When I became pregnant with my rainbow baby, (a baby conceived after a miscarriage) I intended to do pregnancy the same way I had with my first – completely autonomously and with as few tests and interventions as I felt safely possible. I was vocal about skipping things like the gestational diabetes test. Some from the loss community spoke out against that, claiming that I was not only being reckless but also encouraging others to follow suit and possibly putting our babies at risk. While I can empathize with those mothers, the nervousness, the anxiety, the distrust of our bodies, I did not share those feelings. I had full trust in my body during that pregnancy.
But how?
How after losing our second baby, could I possibly trust my body to carry another pregnancy to term? Why wasn’t I worried that this baby would die too? I mean, I was. But also, I wasn’t.

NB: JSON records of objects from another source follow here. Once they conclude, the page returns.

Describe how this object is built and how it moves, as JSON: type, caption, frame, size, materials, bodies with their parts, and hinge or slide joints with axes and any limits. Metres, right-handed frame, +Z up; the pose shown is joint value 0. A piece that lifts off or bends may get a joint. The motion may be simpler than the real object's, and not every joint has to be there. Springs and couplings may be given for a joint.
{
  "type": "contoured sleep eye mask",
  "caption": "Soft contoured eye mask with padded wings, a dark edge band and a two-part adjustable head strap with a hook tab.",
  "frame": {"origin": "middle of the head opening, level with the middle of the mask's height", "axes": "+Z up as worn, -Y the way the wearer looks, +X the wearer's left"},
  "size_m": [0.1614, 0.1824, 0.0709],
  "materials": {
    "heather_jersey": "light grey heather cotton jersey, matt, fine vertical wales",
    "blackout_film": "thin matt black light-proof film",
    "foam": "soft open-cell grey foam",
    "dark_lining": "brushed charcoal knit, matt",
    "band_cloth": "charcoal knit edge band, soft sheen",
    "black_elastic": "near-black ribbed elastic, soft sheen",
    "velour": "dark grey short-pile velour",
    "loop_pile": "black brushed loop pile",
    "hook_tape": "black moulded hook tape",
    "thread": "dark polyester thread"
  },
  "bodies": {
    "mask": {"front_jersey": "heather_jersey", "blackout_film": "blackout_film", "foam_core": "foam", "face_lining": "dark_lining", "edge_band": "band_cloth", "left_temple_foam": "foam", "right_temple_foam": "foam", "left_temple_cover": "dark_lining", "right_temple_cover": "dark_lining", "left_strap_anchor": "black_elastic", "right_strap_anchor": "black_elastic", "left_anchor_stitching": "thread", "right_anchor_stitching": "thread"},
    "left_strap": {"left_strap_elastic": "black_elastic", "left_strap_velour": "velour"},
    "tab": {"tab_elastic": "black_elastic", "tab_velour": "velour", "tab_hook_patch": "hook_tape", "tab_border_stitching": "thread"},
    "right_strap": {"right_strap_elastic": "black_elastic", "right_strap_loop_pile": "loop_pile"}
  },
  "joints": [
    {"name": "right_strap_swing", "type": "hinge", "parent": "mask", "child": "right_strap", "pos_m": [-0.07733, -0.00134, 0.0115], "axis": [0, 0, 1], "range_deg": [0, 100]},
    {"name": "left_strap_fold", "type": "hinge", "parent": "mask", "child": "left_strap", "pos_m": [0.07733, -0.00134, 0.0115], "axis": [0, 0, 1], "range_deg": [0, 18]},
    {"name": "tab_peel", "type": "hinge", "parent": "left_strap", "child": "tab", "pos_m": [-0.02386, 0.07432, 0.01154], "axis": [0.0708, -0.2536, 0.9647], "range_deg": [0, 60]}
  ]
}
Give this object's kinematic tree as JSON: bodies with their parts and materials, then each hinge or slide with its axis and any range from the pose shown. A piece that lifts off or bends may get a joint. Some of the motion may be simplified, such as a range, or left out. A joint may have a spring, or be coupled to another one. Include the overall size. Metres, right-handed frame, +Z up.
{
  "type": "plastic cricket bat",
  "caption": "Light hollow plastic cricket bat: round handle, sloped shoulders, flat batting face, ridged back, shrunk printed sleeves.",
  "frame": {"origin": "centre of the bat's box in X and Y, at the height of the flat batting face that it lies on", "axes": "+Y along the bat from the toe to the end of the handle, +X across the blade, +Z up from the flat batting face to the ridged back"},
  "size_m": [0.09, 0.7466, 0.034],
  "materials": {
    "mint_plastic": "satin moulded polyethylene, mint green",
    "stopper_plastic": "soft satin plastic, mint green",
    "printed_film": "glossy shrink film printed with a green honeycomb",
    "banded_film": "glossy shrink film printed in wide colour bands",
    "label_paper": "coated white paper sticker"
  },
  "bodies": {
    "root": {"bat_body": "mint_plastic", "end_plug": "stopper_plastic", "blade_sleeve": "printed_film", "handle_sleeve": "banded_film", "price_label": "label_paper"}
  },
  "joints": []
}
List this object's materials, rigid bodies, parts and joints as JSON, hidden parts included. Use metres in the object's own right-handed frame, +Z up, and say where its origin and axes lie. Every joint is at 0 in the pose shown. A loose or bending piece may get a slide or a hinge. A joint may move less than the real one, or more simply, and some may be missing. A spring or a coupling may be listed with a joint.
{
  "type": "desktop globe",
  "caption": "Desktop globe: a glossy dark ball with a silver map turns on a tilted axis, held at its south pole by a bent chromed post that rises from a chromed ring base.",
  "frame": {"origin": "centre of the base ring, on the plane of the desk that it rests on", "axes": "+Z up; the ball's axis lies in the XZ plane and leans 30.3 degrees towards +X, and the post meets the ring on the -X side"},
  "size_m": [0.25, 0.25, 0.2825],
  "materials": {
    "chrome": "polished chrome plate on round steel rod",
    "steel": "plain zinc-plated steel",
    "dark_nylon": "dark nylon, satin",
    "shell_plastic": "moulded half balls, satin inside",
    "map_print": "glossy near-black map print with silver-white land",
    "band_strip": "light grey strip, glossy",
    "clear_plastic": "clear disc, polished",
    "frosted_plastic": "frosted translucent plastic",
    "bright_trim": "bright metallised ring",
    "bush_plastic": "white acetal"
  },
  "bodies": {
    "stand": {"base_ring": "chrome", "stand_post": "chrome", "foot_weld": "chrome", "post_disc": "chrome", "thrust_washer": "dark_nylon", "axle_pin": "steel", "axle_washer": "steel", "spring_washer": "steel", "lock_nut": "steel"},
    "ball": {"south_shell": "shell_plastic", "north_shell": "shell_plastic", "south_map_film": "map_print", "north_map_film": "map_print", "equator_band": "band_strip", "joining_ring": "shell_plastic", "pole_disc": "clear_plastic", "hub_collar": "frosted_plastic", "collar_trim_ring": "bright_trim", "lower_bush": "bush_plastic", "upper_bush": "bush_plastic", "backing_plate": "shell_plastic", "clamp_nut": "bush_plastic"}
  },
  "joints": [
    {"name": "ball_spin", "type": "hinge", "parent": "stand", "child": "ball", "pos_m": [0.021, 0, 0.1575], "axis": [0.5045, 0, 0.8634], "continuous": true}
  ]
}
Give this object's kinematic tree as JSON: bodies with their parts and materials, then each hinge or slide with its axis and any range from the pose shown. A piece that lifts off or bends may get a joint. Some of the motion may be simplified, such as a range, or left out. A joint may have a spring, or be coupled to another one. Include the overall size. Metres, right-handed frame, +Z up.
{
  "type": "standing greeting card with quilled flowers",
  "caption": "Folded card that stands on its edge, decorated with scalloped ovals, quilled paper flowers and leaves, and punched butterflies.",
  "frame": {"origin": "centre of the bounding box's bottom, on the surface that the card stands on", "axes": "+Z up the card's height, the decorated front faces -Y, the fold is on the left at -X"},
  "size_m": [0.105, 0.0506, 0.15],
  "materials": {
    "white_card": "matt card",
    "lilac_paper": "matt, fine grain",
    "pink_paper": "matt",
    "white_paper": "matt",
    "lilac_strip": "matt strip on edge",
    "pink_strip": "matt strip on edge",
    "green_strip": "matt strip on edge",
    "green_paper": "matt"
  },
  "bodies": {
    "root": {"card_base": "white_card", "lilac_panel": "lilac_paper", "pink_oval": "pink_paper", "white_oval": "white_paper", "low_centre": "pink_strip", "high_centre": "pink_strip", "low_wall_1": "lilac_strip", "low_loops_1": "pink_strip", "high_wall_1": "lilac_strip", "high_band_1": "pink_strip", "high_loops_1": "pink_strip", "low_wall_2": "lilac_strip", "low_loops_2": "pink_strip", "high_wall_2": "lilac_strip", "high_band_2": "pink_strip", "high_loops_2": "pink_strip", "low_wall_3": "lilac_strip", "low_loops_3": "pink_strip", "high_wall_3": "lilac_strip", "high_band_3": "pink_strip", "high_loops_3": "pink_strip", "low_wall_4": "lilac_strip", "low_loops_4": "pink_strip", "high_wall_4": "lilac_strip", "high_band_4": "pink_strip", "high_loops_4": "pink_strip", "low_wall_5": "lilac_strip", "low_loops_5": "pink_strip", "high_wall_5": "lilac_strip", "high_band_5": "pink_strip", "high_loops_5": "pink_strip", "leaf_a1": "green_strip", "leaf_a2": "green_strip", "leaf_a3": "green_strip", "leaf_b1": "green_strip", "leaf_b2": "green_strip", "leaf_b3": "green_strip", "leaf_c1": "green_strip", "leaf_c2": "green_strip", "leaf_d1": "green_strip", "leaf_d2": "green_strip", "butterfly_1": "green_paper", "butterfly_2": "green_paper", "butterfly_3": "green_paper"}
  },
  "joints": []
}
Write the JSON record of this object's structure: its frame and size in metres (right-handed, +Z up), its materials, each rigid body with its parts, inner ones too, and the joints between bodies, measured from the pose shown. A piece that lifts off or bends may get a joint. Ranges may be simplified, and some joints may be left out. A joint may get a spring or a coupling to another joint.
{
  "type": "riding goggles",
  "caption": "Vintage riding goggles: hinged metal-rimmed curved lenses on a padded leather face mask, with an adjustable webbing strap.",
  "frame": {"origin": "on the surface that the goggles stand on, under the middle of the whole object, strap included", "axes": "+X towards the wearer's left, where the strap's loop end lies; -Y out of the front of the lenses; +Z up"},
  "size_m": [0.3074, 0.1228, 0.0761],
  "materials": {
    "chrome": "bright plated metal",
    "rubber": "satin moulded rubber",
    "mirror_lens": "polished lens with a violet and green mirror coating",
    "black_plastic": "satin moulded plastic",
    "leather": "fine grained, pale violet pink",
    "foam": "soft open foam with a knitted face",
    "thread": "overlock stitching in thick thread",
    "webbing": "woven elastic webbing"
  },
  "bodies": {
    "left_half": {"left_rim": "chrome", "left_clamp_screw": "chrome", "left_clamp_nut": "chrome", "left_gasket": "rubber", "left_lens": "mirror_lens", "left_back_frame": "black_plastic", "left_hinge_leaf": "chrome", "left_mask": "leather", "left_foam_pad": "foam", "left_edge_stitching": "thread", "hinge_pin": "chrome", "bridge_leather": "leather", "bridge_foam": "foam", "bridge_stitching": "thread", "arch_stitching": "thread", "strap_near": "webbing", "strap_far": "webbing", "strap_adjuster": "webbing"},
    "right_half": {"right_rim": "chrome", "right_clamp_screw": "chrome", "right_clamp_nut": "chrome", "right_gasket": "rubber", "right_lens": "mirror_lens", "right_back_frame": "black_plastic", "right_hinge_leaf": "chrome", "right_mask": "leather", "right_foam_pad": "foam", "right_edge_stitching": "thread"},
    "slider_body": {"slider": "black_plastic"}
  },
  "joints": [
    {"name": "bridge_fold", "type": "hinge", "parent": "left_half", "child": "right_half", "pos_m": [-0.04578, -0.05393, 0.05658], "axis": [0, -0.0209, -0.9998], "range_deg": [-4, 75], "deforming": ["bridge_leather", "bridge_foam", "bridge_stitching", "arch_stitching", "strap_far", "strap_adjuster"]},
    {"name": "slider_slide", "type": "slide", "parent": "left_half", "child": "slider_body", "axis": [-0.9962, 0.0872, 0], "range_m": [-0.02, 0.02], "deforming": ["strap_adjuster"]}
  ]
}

For weeks (months?) after Miles died, I searched for how to fix what had happened. I knew I couldn’t get Miles back but I wanted my life to feel normal again. I took to Instagram, combing through the hashtags looking for proof that life got better after a miscarriage, that the pain went away, and that I could feel some sense of normalcy again. But, surprise surprise, I didn’t find it. I saw mothers experiencing joy after their loss, sure. But I didn’t find the road map of how they got there. Was it the arrival of the rainbow baby? Maybe when they stopped thinking about their loss as much? Perhaps it was the finality of the due date passing? I can’t remember the exact time or circumstances but one day, this feeling washed over me.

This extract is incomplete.